I'm sure a lot of crazy integrals you'll also meet in the sequel of the book (Almost) Impossible Integrals, Sums, and Series since the author prepares a continuation of this book.
$$\int_{-\infty}^\infty\prod_{k=1}^n\operatorname{sinc}{\theta\over(2k-1)}d\theta=\pi ,$$provided $n\in{1 ... 7}$ ... for $n\geq8$, it starts being $<π$ by the most miniscule amounts!

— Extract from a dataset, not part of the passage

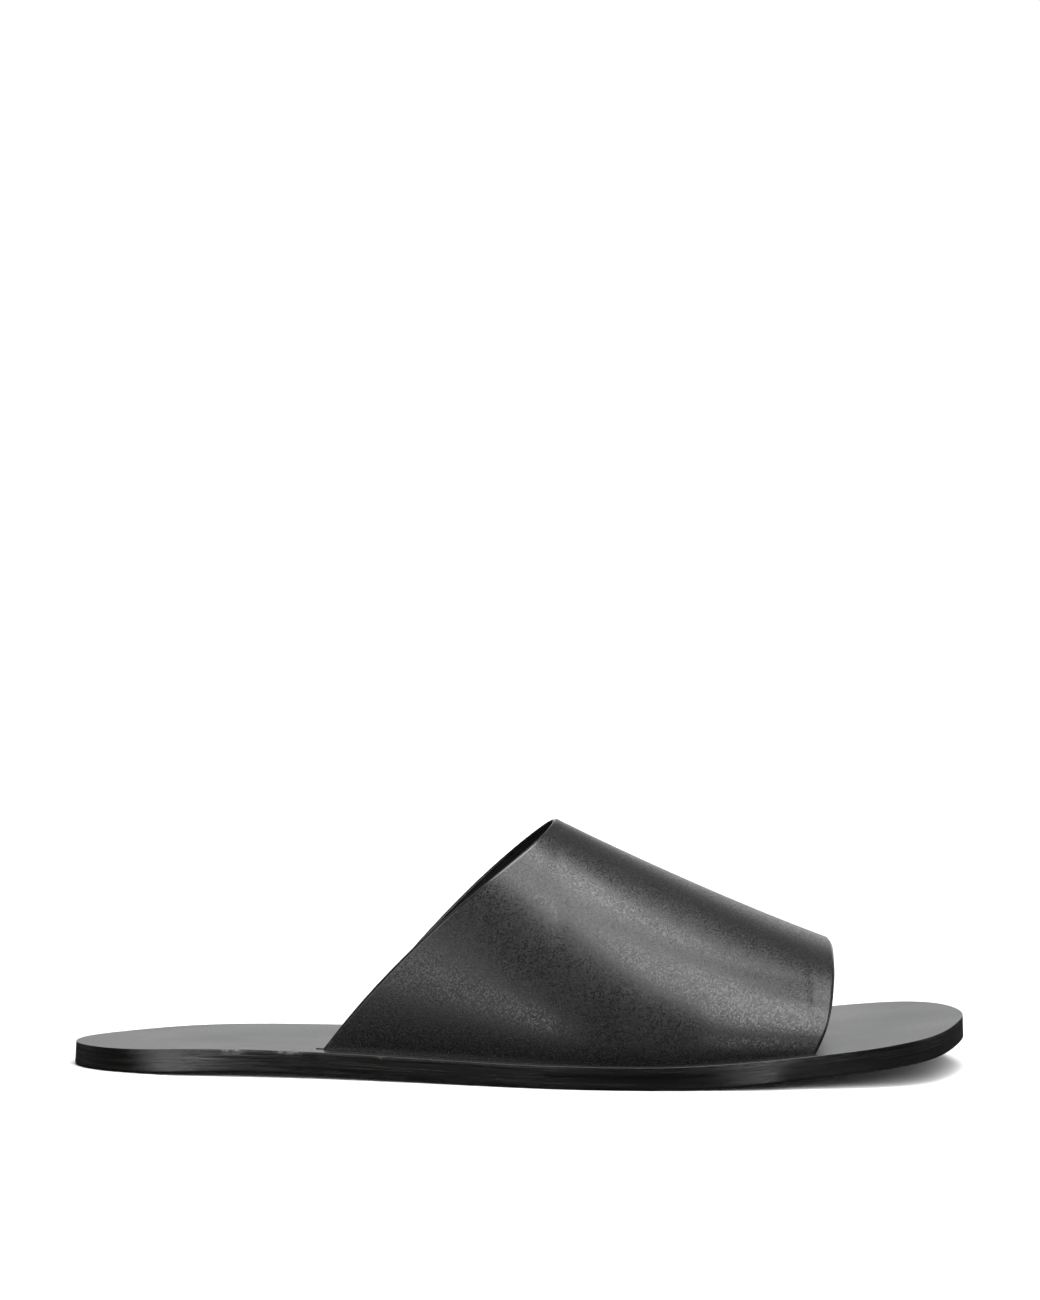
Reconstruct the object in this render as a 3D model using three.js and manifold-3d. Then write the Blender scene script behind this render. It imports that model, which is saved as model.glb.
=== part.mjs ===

I'm partial to the one in this question What is the Centroid of $z=\frac{1}{(1-i\tau)^{i+1}},\ \ \tau\in (-\infty,\infty)$ .
I found a solution, but it was hardly elegant. A solution that doesn't use hypergeometric functions in the middle of the solution would be nice.